Men like Theon Greyjoy and Jaime Lannister are castrated, maimed and tortured just as much as females. Westeros is a patchwork of different historical places and periods—the viking Greyjoys, Stannis and his stubborn crusades, Henry VIII disguised as King Robert Baratheon, Daenaerys walking into the flames after the prototype of Joan of Arc—they are a constant symbol of the unfortunate and tragic realities of war that come with them. 

Following from this, the rules of probability in the Game of Thrones universe dictate that no character is safe from any treatment, no matter how major or minor. Any level of cruelty can be inflicted on any party at any time. If the inhabitants of Westeros are sometimes discarded as objects, it’s because they are objects: the events of the books depict the last gasp of a human realm against forces larger and more powerful than they are, however often they ruminate on what constitutes real ‘power.’

The characters in the show and books alike are willing to clamber over each other and submit to all levels of nastiness in order to have a nose poking out of the shit-heap. It’s escapism through sheer force. Every character that suffers may not always meet a happy ending, and each endures AWFUL things, but almost always gets a form of retribution, retaliation or a way out- normally to be met with disappointment or betrayal again. It sometimes takes a few books to come full circle, but somewhere in the dense web of malice being spun by the characters, at any point, there’s a fly eating a spider somewhere in the Game of Thrones universe.

Fantasy fiction and sci-fi like the obvious Lord of the Rings and The Chronicles of Narnia run the risk of becoming highly gentrified: softened and popularised and negating what they have in mythology with a blunt blade. Even though the LOTR films contained some graphic moments and genuinely terrifying scenes, the language and chain of events create a world so removed from our own that they can hardly be related to, engrossing as they are. By the end of A Storm of Swords, the third Game of Thrones book, the death toll of named Characters and key players is 223, not mentioned the tens of thousands that die in battle.
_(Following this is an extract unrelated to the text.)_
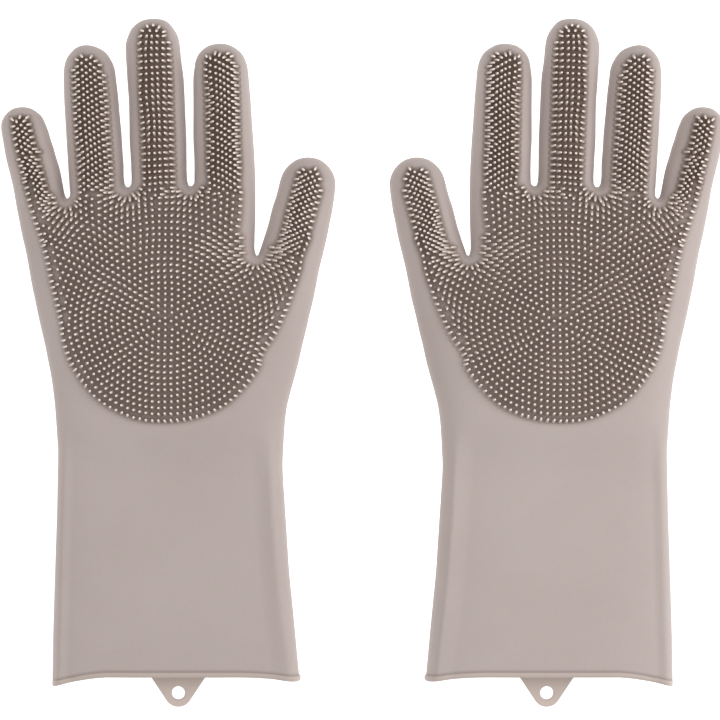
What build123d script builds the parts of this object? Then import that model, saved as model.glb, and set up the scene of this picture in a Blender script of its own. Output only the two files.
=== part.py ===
"""Pair of silicone pet-grooming gloves lying palm up, fingers towards +Y.

Units are millimetres. +Z is up, out of the palms. The origin is the bottom centre of the
pair's bounding box: X = 0 is the mirror plane between the two gloves, Y = 0 is half way
between the middle fingertips and the ends of the hang tabs, Z = 0 is the surface that the
backs of the gloves lie on.

Each glove is one flexible moulding. It is divided at its flex lines, so that every
finger section, the palm and the sleeve is a rigid solid, and the silicone that bends
between two of them is a flex band. The bristle fields are closed blankets as high as the
bristles. The left glove is modelled, and the right glove is its mirror image.
"""
from build123d import *
import math
import os

os.makedirs("parts", exist_ok=True)

# ---- driving dimensions ----
WALL = 2.0                # wall at the sides of the stalls, palm and sleeve
BRISTLE_H = 4.2           # bristle length
GAP = 0.12                # clearance between a bristle blanket and the wall under it

# Fingers: tip centre (x, y), lean of the axis from -Y in degrees, half width at the tip
# centre and at the web, height over width, stations along the axis from the tip centre:
# tip stall ends, base stall starts, base stall ends, web.
FINGERS = {
    "little": dict(c=(-171.50, 119.98), lean=12.9, r0=11.3, r1=12.4, k=0.78, st=(10.0, 20.0, 29.6, 39.6), pad=38),
    "ring":   dict(c=(-138.80, 149.30), lean=3.7,  r0=13.1, r1=14.0, k=0.74, st=(18.0, 30.0, 47.8, 59.8), pad=38),
    "middle": dict(c=(-106.30, 161.80), lean=1.9,  r0=13.8, r1=14.2, k=0.73, st=(26.0, 38.0, 59.8, 71.8), pad=38),
    "index":  dict(c=(-71.40, 149.30),  lean=1.6,  r0=13.4, r1=15.3, k=0.70, st=(17.5, 29.5, 47.4, 59.4), pad=38),
    "thumb":  dict(c=(-27.50, 90.40),   lean=-12.7, r0=13.5, r1=15.9, k=0.70, st=(11.0, 21.5, 31.0, 41.5), pad=38),
}

# Palm: (y, left x, right x, height) from the wrist to the finger webs.
PALM = [
    (-35.3, -155.3, -39.8, 24.0),
    (-14.9, -156.8, -37.7, 24.0),
    (10.6, -161.4, -35.7, 24.0),
    (36.1, -166.8, -45.9, 23.5),
    (56.5, -170.9, -54.6, 23.0),
    (77.6, -174.6, -54.6, 21.5),
    (86.6, -151.6, -54.6, 21.0),
    (88.4, -149.4, -54.8, 20.7),
]
THUMB_ROOT = (41.5, 124.0)        # stations of the thumb's root inside the palm
FINGER_ROOT = 22.0                # how far a finger's root runs into the palm

# Sleeve: (y, left x, right x, bottom z, height) from the wrist to the cuff.
WRIST_Y = (-35.3, -51.6)
SLEEVE = [
    (-51.6, -154.8, -40.8, 0.0, 24.4),
    (-76.1, -155.3, -39.5, 0.2, 25.6),
    (-106.7, -156.1, -37.0, 0.5, 27.2),
    (-137.3, -156.6, -34.2, 0.8, 28.8),
    (-155.4, -157.1, -32.2, 1.0, 30.0),
]
RIM_Y = (-155.4, -159.4)          # the cuff's rim bead
RIM_PROUD = 1.0
RIM_X = (-157.4, -31.8)
RIM_H = 30.2

# Hang tab
TAB_X, TAB_Y = -94.80, -170.10    # centre of the hang hole
TAB_R = 7.20                      # radius of the tab's round end
HOLE_R = 3.35
TAB_T = 2.4
TAB_TOP_HALF = 14.6

# Bristle field on the palm: a disc, cut off a margin inside the palm's outline
FIELD_C, FIELD_R = (-96.9, 31.0), 61.5
FIELD_OUTLINE = [
    (-148, -35.3), (-149.6, -14.9), (-154, 10.6), (-159, 36.1), (-163.2, 56.5), (-165.6, 70.6),
    (-151.0, 74.0), (-148.0, 84.0), (-61.6, 84.0), (-61.6, 50.5), (-58.0, 47.0), (-41.0, 44.0),
    (-40.0, 20.0), (-47.5, -14.9), (-46.0, -35.3),
]
FIELD_ROOTS = [
    (-165.6, 56.0), (-163.0, 70.6), (-151.0, 74.0), (-148.0, 84.0), (-61.6, 84.0), (-61.6, 48.0),
]


# ---- helpers ----
def slot(y, x0, x1, z0, h, inset=0.0):
    """Flattened oval section of the glove across Y."""
    w, hh = x1 - x0 - 2 * inset, h - 2 * inset * 0.8
    plane = Plane(origin=((x0 + x1) / 2, y, z0 + h / 2), x_dir=(1, 0, 0), z_dir=(0, -1, 0))
    return plane * SlotOverall(w, hh)


def tube(rows, inset=0.0):
    """Ruled skin through (y, x0, x1, z0, h) rows."""
    return loft([slot(y, a, b, z, h, inset) for y, a, b, z, h in rows], ruled=True)


def radius(f, s):
    return f["r0"] + (f["r1"] - f["r0"]) * max(s, 0.0) / f["st"][3]


def place(shape, f, flatten=True):
    """From the finger's own frame (tip centre at the origin, root towards -Y) to the glove."""
    zc = f["k"] * f["r1"]
    flat = scale(shape, by=(1, 1, f["k"])) if flatten else shape
    return Pos(f["c"][0], f["c"][1], zc) * (Rot(0, 0, f["lean"]) * flat)


def cone(f, s0, s1, r0, r1):
    """Solid length of flattened finger between two stations, already flattened."""
    ends = [Plane(origin=(0, -s, 0), x_dir=(1, 0, 0), z_dir=(0, -1, 0)) * Ellipse(r, r * f["k"]) for s, r in ((s0, r0), (s1, r1))]
    return loft(ends, ruled=True)


def ring(f, s0, s1, r_out=None, solid=False, inner=False):
    """A length of finger tube between two stations, walls only, or the whole, or its inside."""
    ro0, ro1 = (radius(f, s0), radius(f, s1)) if r_out is None else r_out
    if solid:
        return cone(f, s0, s1, ro0, ro1)
    core = cone(f, s0, s1, ro0 - WALL, ro1 - WALL)
    if inner:
        return core
    return only(cone(f, s0, s1, ro0, ro1) - core)


def tip(f):
    """The closed fingertip stall."""
    s1, r0 = f["st"][0], f["r0"]
    ri, c = r0 - WALL, math.sqrt(0.5)
    r1 = radius(f, s1)
    outline = [
        Line((r1 - WALL, -s1), (r1, -s1)),
        Line((r1, -s1), (r0, 0)),
        ThreePointArc((r0, 0), (r0 * c, r0 * c), (0, r0)),
        Line((0, r0), (0, ri)),
        ThreePointArc((0, ri), (ri * c, ri * c), (ri, 0)),
        Line((ri, 0), (r1 - WALL, -s1)),
    ]
    return revolve(make_face(outline), Axis.Y, 360)


def blanket(f, s0, s1, round_end):
    """Bristle blanket over the palm side of a finger between two stations."""
    lift, thick, half = GAP / f["k"], BRISTLE_H / f["k"], f["pad"]
    a0, a1 = radius(f, s0) + lift, radius(f, s1) + lift
    if round_end:
        r0, reach = f["r0"] + lift, math.radians(38)
        r = r0 + thick
        m = reach / 2
        outline = [
            Line((a1, -s1), (a1 + thick, -s1)),
            Line((a1 + thick, -s1), (r, 0)),
            ThreePointArc((r, 0), (r * math.cos(m), r * math.sin(m)), (r * math.cos(reach), r * math.sin(reach))),
            Line((r * math.cos(reach), r * math.sin(reach)), (r0 * math.cos(reach), r0 * math.sin(reach))),
            ThreePointArc((r0 * math.cos(reach), r0 * math.sin(reach)), (r0 * math.cos(m), r0 * math.sin(m)), (r0, 0)),
            Line((r0, 0), (a1, -s1)),
        ]
        face = make_face(outline)
    else:
        face = make_face(Polyline((a0, -s0), (a0 + thick, -s0), (a1 + thick, -s1), (a1, -s1), close=True))
    return Rot(0, -(90 + half), 0) * revolve(face, Axis.Y, 2 * half)


def only(shape):
    """The largest solid of a result."""
    return max(shape.solids(), key=lambda s: s.volume)


# ---- palm ----
def palm_parts():
    rows = [(y, a, b, 0.0, h) for y, a, b, h in PALM]
    outer = tube(rows)
    inner_rows = [(-36.8, -155.3, -39.8, 0.0, 24.0)] + rows[1:5] + [
        (75.6, -174.2, -54.6, 0.0, 21.6), (84.4, -151.0, -54.6, 0.0, 21.1), (86.4, -149.0, -54.8, 0.0, 20.8)]
    inner = tube(inner_rows, WALL)
    for name, f in FINGERS.items():
        web = f["st"][3]
        if name == "thumb":
            a, b = THUMB_ROOT
            ends = (f["r1"], 15.4)
        else:
            a, b = web, web + FINGER_ROOT
            ends = (f["r1"], f["r1"])
        outer = outer + place(ring(f, a, b, ends, solid=True), f, False)
        inner = inner + place(ring(f, a - 1.0, b - 3.0, ends, inner=True), f, False)
    f = FINGERS["little"]
    lane = Box(2 * (f["r1"] + 1.0), 30, 80, align=(Align.CENTER, Align.MIN, Align.CENTER))
    outer = outer - Pos(f["c"][0], f["c"][1], 0) * (Rot(0, 0, f["lean"]) * (Pos(0, -f["st"][3], 0) * lane))
    return only(outer), only(outer - inner)


def palm_blanket(outer):
    """The bristle field: the palm's own skin raised by the bristle length, inside the field's outline."""
    disc = extrude(Pos(FIELD_C[0], FIELD_C[1]) * Circle(FIELD_R), 60)
    outline = extrude(make_face(Polyline(*FIELD_OUTLINE, close=True)), 60)
    roots = extrude(make_face(Polyline(*FIELD_ROOTS, close=True)), 60)
    region = (outline & disc) + roots
    raised = Pos(0, 0, BRISTLE_H + GAP) * outer
    cover = (raised - (Pos(0, 0, GAP) * outer)) & region
    cover = cover & (Pos(-100, 20, 12.0 + 40) * Box(300, 300, 80))
    return only(cover)


# ---- sleeve ----
def sleeve_part():
    rows = SLEEVE
    ext = [(rows[0][0] + 1.0,) + rows[0][1:]] + rows[1:-1] + [(rows[-1][0] - 1.0,) + rows[-1][1:]]
    return only(tube(rows) - tube(ext, WALL))


def wrist_part():
    y0, y1 = WRIST_Y
    mid = ((y0 + y1) / 2, -154.9, -40.8, 0.0, 24.0)
    rows = [(y0, -155.3, -39.8, 0.0, 24.0), mid, SLEEVE[0]]
    ext = [(y0 + 1.0,) + rows[0][1:], mid, (y1 - 1.0,) + SLEEVE[0][1:]]
    return only(tube(rows) - tube(ext, WALL))


def rim_part():
    y0, y1 = RIM_Y
    z0, h = 1.0 - RIM_PROUD, RIM_H + 2 * RIM_PROUD - 0.2
    a, b = RIM_X[0] - RIM_PROUD + 0.3, RIM_X[1] + RIM_PROUD - 0.3
    bead = tube([(y0, a, b, z0, h), (y1, a, b, z0, h)])
    last = SLEEVE[-1]
    bore = tube([(y0 + 1.0,) + last[1:], (y1 - 1.0,) + last[1:]], WALL)
    bead = bead - bore
    # hang tab, a flat lug that runs out of the rim's underside
    cx, cy, r = TAB_X, TAB_Y, TAB_R
    px, py = cx - TAB_TOP_HALF, RIM_Y[1] + 2.2
    d = math.hypot(px - cx, py - cy)
    base = math.atan2(py - cy, px - cx)
    t = base + math.acos(r / d)
    tx, ty = cx + r * math.cos(t), cy + r * math.sin(t)
    mx = 2 * cx - tx
    outline = [
        Line((px, py), (tx, ty)),
        ThreePointArc((tx, ty), (cx, cy - r), (mx, ty)),
        Line((mx, ty), (2 * cx - px, py)),
        Line((2 * cx - px, py), (px, py)),
    ]
    tab = extrude(make_face(outline), TAB_T)
    tab = tab - Pos(cx, cy, -1) * extrude(Circle(HOLE_R), TAB_T + 2)
    return only(bead + tab)


# ---- write ----
def write(name, shape):
    for side in ("left", "right"):
        out = shape if side == "left" else mirror(shape, about=Plane.YZ)
        export_step(out, f"parts/{side}_{name}.step")


palm_outer, palm_shell = palm_parts()
write("palm_shell", palm_shell)
write("palm_bristles", palm_blanket(palm_outer))
write("wrist_flex", wrist_part())
write("sleeve", sleeve_part())
write("cuff_rim", rim_part())
for name, f in FINGERS.items():
    s_tip, s_base0, s_base1, s_web = f["st"]
    write(f"{name}_tip_stall", place(tip(f), f))
    write(f"{name}_base_stall", place(ring(f, s_base0, s_base1), f, False))
    bands = [place(ring(f, s_tip, s_base0), f, False), place(ring(f, s_base1, s_web), f, False)]
    write(f"{name}_flex", Compound(children=bands))
    write(f"{name}_tip_bristles", place(blanket(f, 0, s_tip - 3.0, True), f))
    write(f"{name}_base_bristles", place(blanket(f, s_base0 + 2.6, s_base1 - 2.6, False), f))
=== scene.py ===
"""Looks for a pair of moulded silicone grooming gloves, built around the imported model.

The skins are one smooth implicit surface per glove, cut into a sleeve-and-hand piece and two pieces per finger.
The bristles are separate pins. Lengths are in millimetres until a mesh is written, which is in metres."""
import math
import bpy
import numpy as np
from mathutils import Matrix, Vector


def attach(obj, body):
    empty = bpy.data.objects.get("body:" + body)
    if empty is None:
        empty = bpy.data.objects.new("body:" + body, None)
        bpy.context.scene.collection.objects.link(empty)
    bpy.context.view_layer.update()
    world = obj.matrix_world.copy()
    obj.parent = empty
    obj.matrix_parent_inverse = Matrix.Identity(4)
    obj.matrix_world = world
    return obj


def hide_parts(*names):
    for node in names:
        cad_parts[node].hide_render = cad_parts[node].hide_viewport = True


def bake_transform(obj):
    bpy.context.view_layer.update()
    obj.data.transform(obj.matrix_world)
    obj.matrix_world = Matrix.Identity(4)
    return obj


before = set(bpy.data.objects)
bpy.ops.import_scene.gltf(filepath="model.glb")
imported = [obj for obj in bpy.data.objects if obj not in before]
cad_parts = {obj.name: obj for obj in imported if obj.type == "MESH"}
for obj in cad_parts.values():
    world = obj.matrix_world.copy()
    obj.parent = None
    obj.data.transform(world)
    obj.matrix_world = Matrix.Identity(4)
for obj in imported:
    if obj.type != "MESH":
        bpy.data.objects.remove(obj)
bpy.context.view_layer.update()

RNG = np.random.default_rng(7)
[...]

Fantasy is escapism, and it’s very rare that you come out of a piece of fiction truly happy to return to your mediocre every day to-ings and fro-ings. Game of Thrones embraces a level of bleakness and goes to places that are so terrible you emerge feeling lucky to be alive. It induces a kind of negative vitality that I haven’t experienced before: more so with the book than the series.

The series is a rich, dense piece of entertainment, but that is all, and some of the sexual violence steps dangerously close to the mark, even though it is never glorified and the sole domain of the truly evil characters. Reading the books gives a context and depth to the terrible acts being perpetrated, and anyone disturbed by the series should consider immersing themselves in the mythology a little further. None of it is for the faint-hearted, and as viewers/readers with two more (as yet non-existent) books to slaver over we will never truly understand the end game until it is in place. It is never possible to condone sexual violence as entertainment, but the show is at a stage where these acts have not yet come to be punished, and appear glorified. Maybe it’s exploitative.

Maybe it’s incisive. I feel that it’s an intriguing mixture of both, and the fact these questions arise at all is a testament to the power of both A Song of Ice and Fire and Game of Thrones.